Output each entry exactly; skip nothing.

Object data in JSON:
[START]

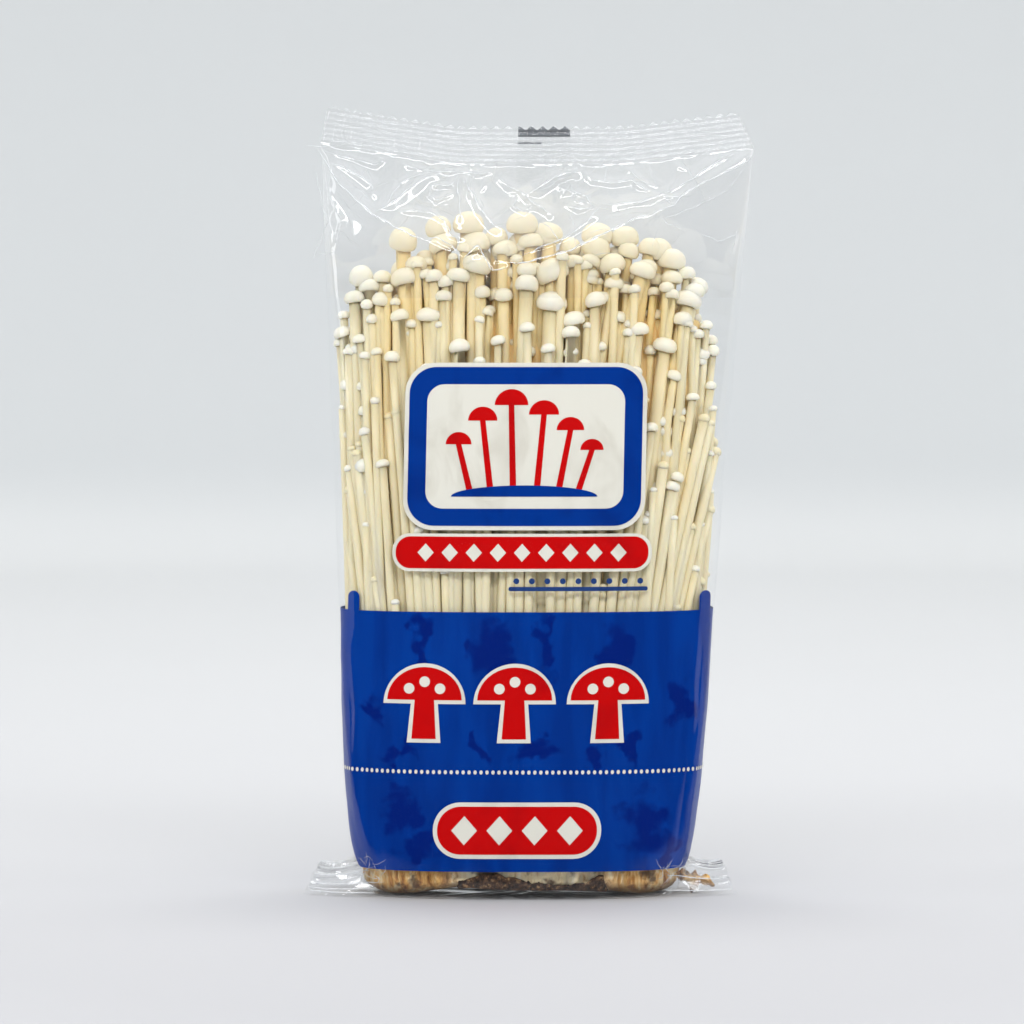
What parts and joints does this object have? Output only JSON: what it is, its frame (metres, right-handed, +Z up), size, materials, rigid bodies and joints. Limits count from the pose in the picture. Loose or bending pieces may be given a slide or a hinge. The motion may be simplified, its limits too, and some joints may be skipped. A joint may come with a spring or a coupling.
{
  "type": "enoki mushroom bunch",
  "caption": "Upright bunch of slender cream mushrooms with small round caps, in a clear film pouch with crimped ends and a flat base.",
  "frame": {"origin": "centre of the footprint on the surface that the pouch stands on", "axes": "+Z up along the stems, the front of the pouch faces -Y, +X to the right seen from the front"},
  "size_m": [0.1059, 0.0386, 0.185],
  "materials": {
    "mushroom_flesh": "smooth, moist, faintly glossy cream flesh",
    "growing_medium": "crumbly, matt, dark brown",
    "clear_film": "clear glossy film, printed in blue, white and red"
  },
  "bodies": {
    "root": {"mushroom_bunch": "mushroom_flesh", "growing_medium": "growing_medium", "film_pouch": "clear_film"}
  },
  "joints": []
}
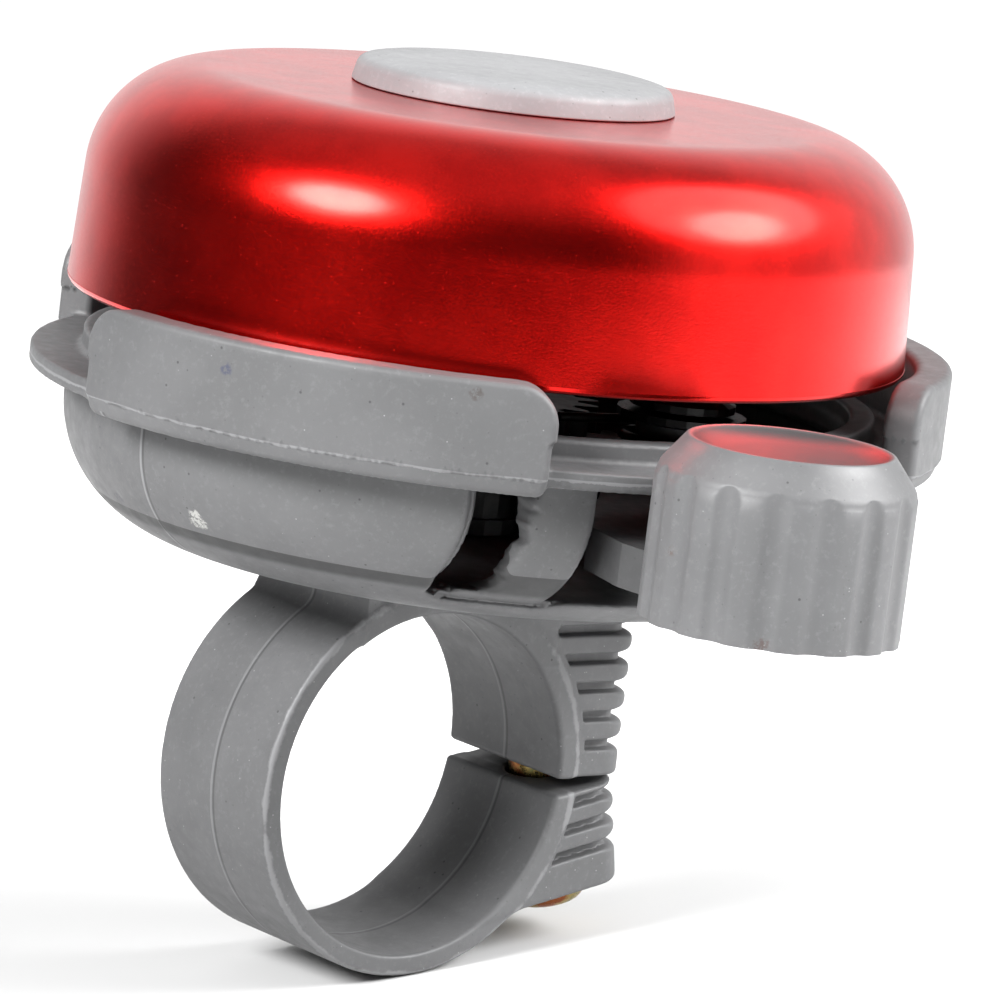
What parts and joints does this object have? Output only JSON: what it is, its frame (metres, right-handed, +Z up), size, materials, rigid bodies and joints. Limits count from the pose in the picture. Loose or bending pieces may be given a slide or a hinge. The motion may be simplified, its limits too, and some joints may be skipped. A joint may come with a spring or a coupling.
{
  "type": "bicycle bell",
  "caption": "Rotary bicycle bell with an anodised dome, moulded base, fluted thumb lever, geared striker rotor and a split handlebar clamp ring.",
  "frame": {"origin": "centre of the handlebar clamp ring", "axes": "+X along the handlebar towards the grip, +Y forward to the clamp ears, +Z up to the dome"},
  "size_m": [0.0777, 0.0624, 0.0609],
  "materials": {
    "grey_plastic": "moulded grey plastic, satin, with faint specks and flash lines",
    "cap_plastic": "moulded light grey plastic, satin",
    "dark_plastic": "black moulded gear plastic",
    "red_anodised": "red anodised, circumferentially brushed, satin",
    "steel": "plain zinc plated steel",
    "yellow_zinc": "yellow passivated zinc plate"
  },
  "bodies": {
    "housing": {"base_housing": "grey_plastic", "dome": "red_anodised", "top_cap": "cap_plastic", "dome_nut": "steel", "dome_lock_washer": "steel", "dome_seat_washer": "steel", "center_post": "steel", "rotor_thrust_washer": "steel", "rotor_retaining_clip": "steel", "idler_pin": "steel", "lever_pin": "steel", "lever_washer": "steel", "lever_spring": "steel", "clamp_screw": "yellow_zinc", "clamp_washer": "yellow_zinc", "clamp_nut": "yellow_zinc"},
    "lever": {"thumb_lever": "grey_plastic", "thumb_knob": "grey_plastic"},
    "idler": {"idler_gear": "dark_plastic"},
    "rotor": {"rotor_pinion": "dark_plastic", "striker_carrier": "steel", "striker_pin_right": "steel", "striker_pin_left": "steel"},
    "striker_right": {"striker_washer_right": "steel"},
    "striker_left": {"striker_washer_left": "steel"}
  },
  "joints": [
    {"name": "lever_hinge", "type": "hinge", "parent": "housing", "child": "lever", "pos_m": [0.006, 0.0184, 0.0197], "axis": [0, 0, 1], "range_deg": [0, 25], "stiffness_Nm_per_rad": 0.03, "springref_deg": -28.65},
    {"name": "idler_spin", "type": "hinge", "parent": "housing", "child": "idler", "pos_m": [-0.01149, 0.01268, 0.0225], "axis": [0, 0, 1], "range_deg": [-97, 2]},
    {"name": "rotor_spin", "type": "hinge", "parent": "housing", "child": "rotor", "pos_m": [0, 0.0054, 0.032], "axis": [0, 0, 1], "range_deg": [-3, 231]},
    {"name": "striker_right_fling", "type": "slide", "parent": "rotor", "child": "striker_right", "axis": [1, 0, 0], "range_m": [0, 0.0012]},
    {"name": "striker_left_fling", "type": "slide", "parent": "rotor", "child": "striker_left", "axis": [-1, 0, 0], "range_m": [0, 0.0012]}
  ],
  "couplings": [
    {"joint": "idler_spin", "follows": "lever_hinge", "ratio": -3.6},
    {"joint": "rotor_spin", "follows": "lever_hinge", "ratio": 8.64}
  ]
}
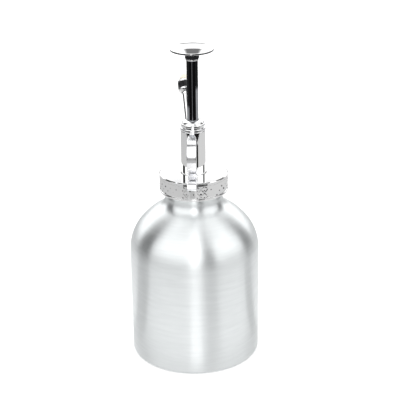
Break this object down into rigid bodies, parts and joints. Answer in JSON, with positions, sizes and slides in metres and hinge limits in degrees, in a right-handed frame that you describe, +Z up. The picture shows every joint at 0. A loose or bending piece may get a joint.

[END]

* _In response_
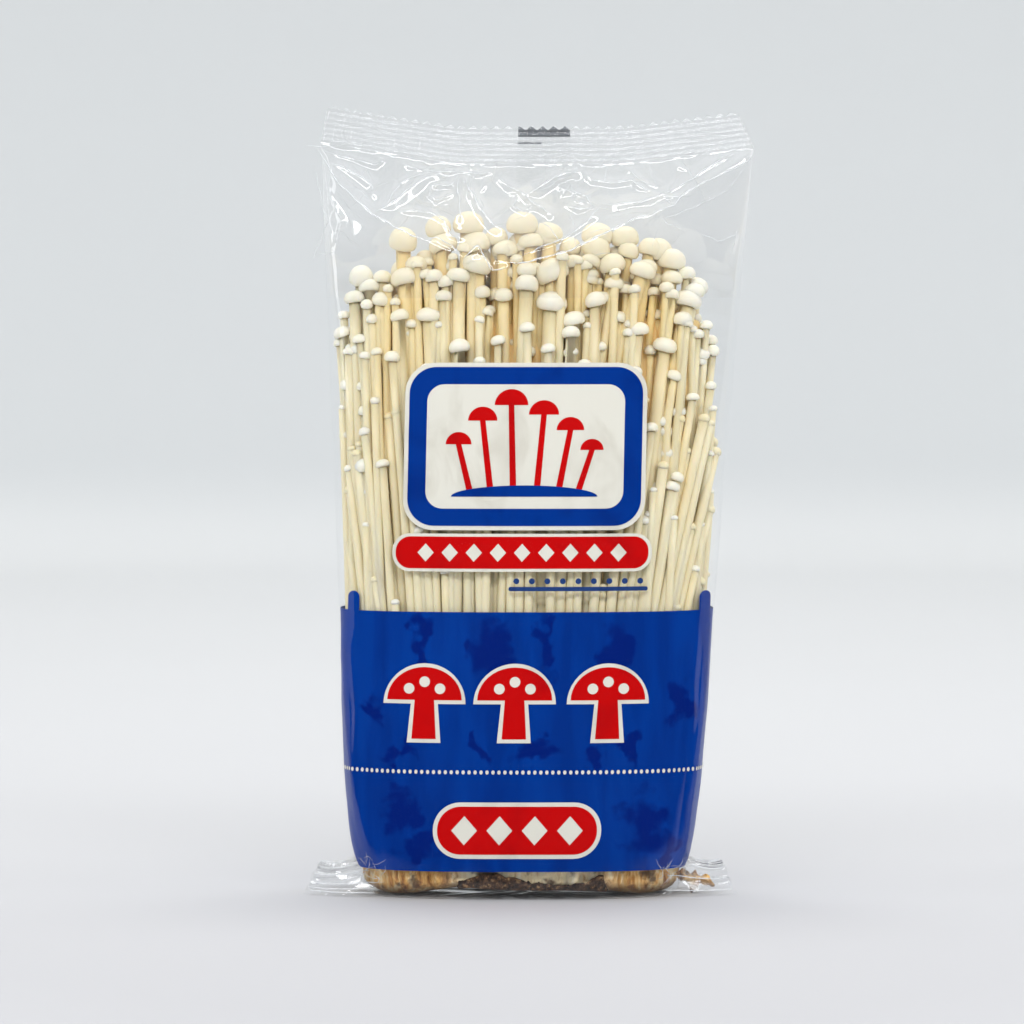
What parts and joints does this object have? Output only JSON: what it is, its frame (metres, right-handed, +Z up), size, materials, rigid bodies and joints. Limits count from the pose in the picture. Loose or bending pieces may be given a slide or a hinge. The motion may be simplified, its limits too, and some joints may be skipped. A joint may come with a spring or a coupling.
{
  "type": "enoki mushroom bunch",
  "caption": "Upright bunch of slender cream mushrooms with small round caps, in a clear film pouch with crimped ends and a flat base.",
  "frame": {"origin": "centre of the footprint on the surface that the pouch stands on", "axes": "+Z up along the stems, the front of the pouch faces -Y, +X to the right seen from the front"},
  "size_m": [0.1059, 0.0386, 0.185],
  "materials": {
    "mushroom_flesh": "smooth, moist, faintly glossy cream flesh",
    "growing_medium": "crumbly, matt, dark brown",
    "clear_film": "clear glossy film, printed in blue, white and red"
  },
  "bodies": {
    "root": {"mushroom_bunch": "mushroom_flesh", "growing_medium": "growing_medium", "film_pouch": "clear_film"}
  },
  "joints": []
}
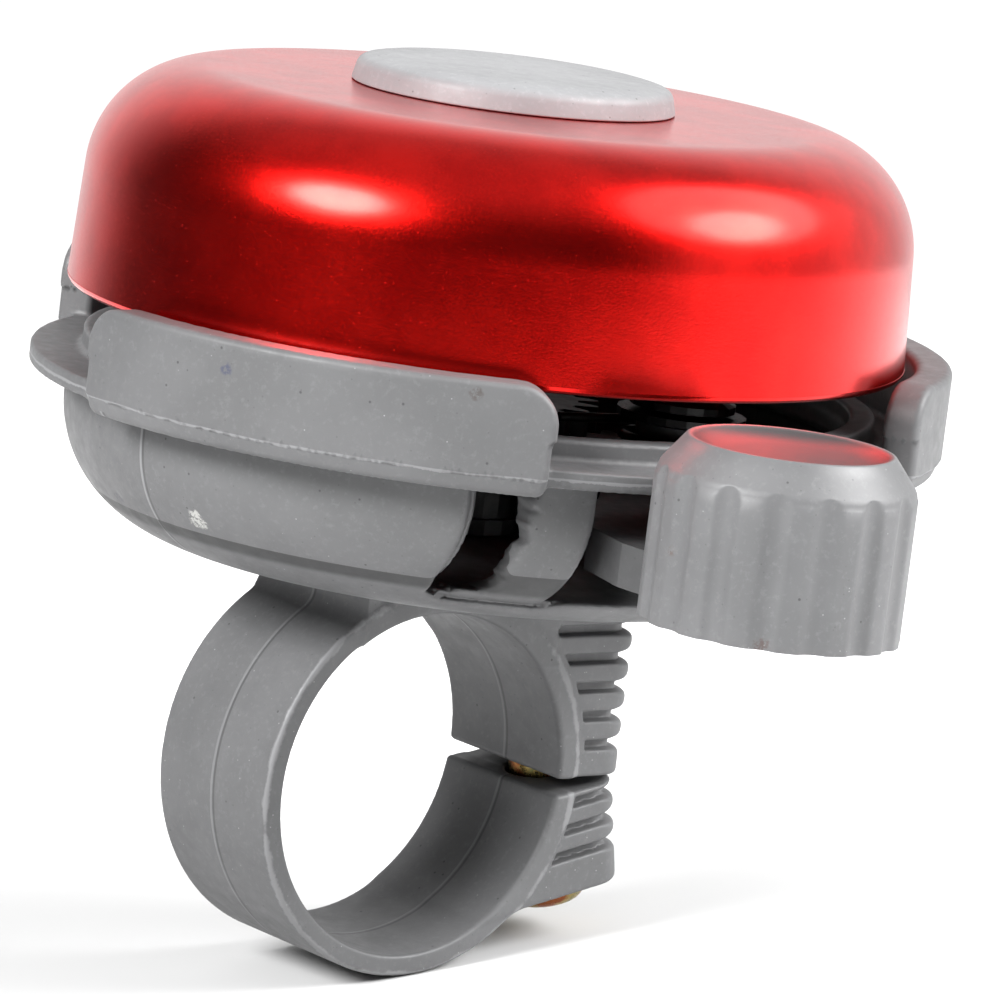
What parts and joints does this object have? Output only JSON: what it is, its frame (metres, right-handed, +Z up), size, materials, rigid bodies and joints. Limits count from the pose in the picture. Loose or bending pieces may be given a slide or a hinge. The motion may be simplified, its limits too, and some joints may be skipped. A joint may come with a spring or a coupling.
{
  "type": "bicycle bell",
  "caption": "Rotary bicycle bell with an anodised dome, moulded base, fluted thumb lever, geared striker rotor and a split handlebar clamp ring.",
  "frame": {"origin": "centre of the handlebar clamp ring", "axes": "+X along the handlebar towards the grip, +Y forward to the clamp ears, +Z up to the dome"},
  "size_m": [0.0777, 0.0624, 0.0609],
  "materials": {
    "grey_plastic": "moulded grey plastic, satin, with faint specks and flash lines",
    "cap_plastic": "moulded light grey plastic, satin",
    "dark_plastic": "black moulded gear plastic",
    "red_anodised": "red anodised, circumferentially brushed, satin",
    "steel": "plain zinc plated steel",
    "yellow_zinc": "yellow passivated zinc plate"
  },
  "bodies": {
    "housing": {"base_housing": "grey_plastic", "dome": "red_anodised", "top_cap": "cap_plastic", "dome_nut": "steel", "dome_lock_washer": "steel", "dome_seat_washer": "steel", "center_post": "steel", "rotor_thrust_washer": "steel", "rotor_retaining_clip": "steel", "idler_pin": "steel", "lever_pin": "steel", "lever_washer": "steel", "lever_spring": "steel", "clamp_screw": "yellow_zinc", "clamp_washer": "yellow_zinc", "clamp_nut": "yellow_zinc"},
    "lever": {"thumb_lever": "grey_plastic", "thumb_knob": "grey_plastic"},
    "idler": {"idler_gear": "dark_plastic"},
    "rotor": {"rotor_pinion": "dark_plastic", "striker_carrier": "steel", "striker_pin_right": "steel", "striker_pin_left": "steel"},
    "striker_right": {"striker_washer_right": "steel"},
    "striker_left": {"striker_washer_left": "steel"}
  },
  "joints": [
    {"name": "lever_hinge", "type": "hinge", "parent": "housing", "child": "lever", "pos_m": [0.006, 0.0184, 0.0197], "axis": [0, 0, 1], "range_deg": [0, 25], "stiffness_Nm_per_rad": 0.03, "springref_deg": -28.65},
    {"name": "idler_spin", "type": "hinge", "parent": "housing", "child": "idler", "pos_m": [-0.01149, 0.01268, 0.0225], "axis": [0, 0, 1], "range_deg": [-97, 2]},
    {"name": "rotor_spin", "type": "hinge", "parent": "housing", "child": "rotor", "pos_m": [0, 0.0054, 0.032], "axis": [0, 0, 1], "range_deg": [-3, 231]},
    {"name": "striker_right_fling", "type": "slide", "parent": "rotor", "child": "striker_right", "axis": [1, 0, 0], "range_m": [0, 0.0012]},
    {"name": "striker_left_fling", "type": "slide", "parent": "rotor", "child": "striker_left", "axis": [-1, 0, 0], "range_m": [0, 0.0012]}
  ],
  "couplings": [
    {"joint": "idler_spin", "follows": "lever_hinge", "ratio": -3.6},
    {"joint": "rotor_spin", "follows": "lever_hinge", "ratio": 8.64}
  ]
}
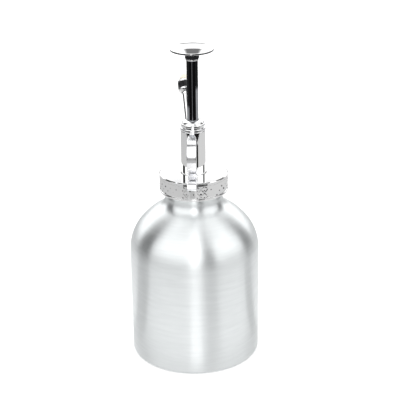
Break this object down into rigid bodies, parts and joints. Answer in JSON, with positions, sizes and slides in metres and hinge limits in degrees, in a right-handed frame that you describe, +Z up. The picture shows every joint at 0. A loose or bending piece may get a joint.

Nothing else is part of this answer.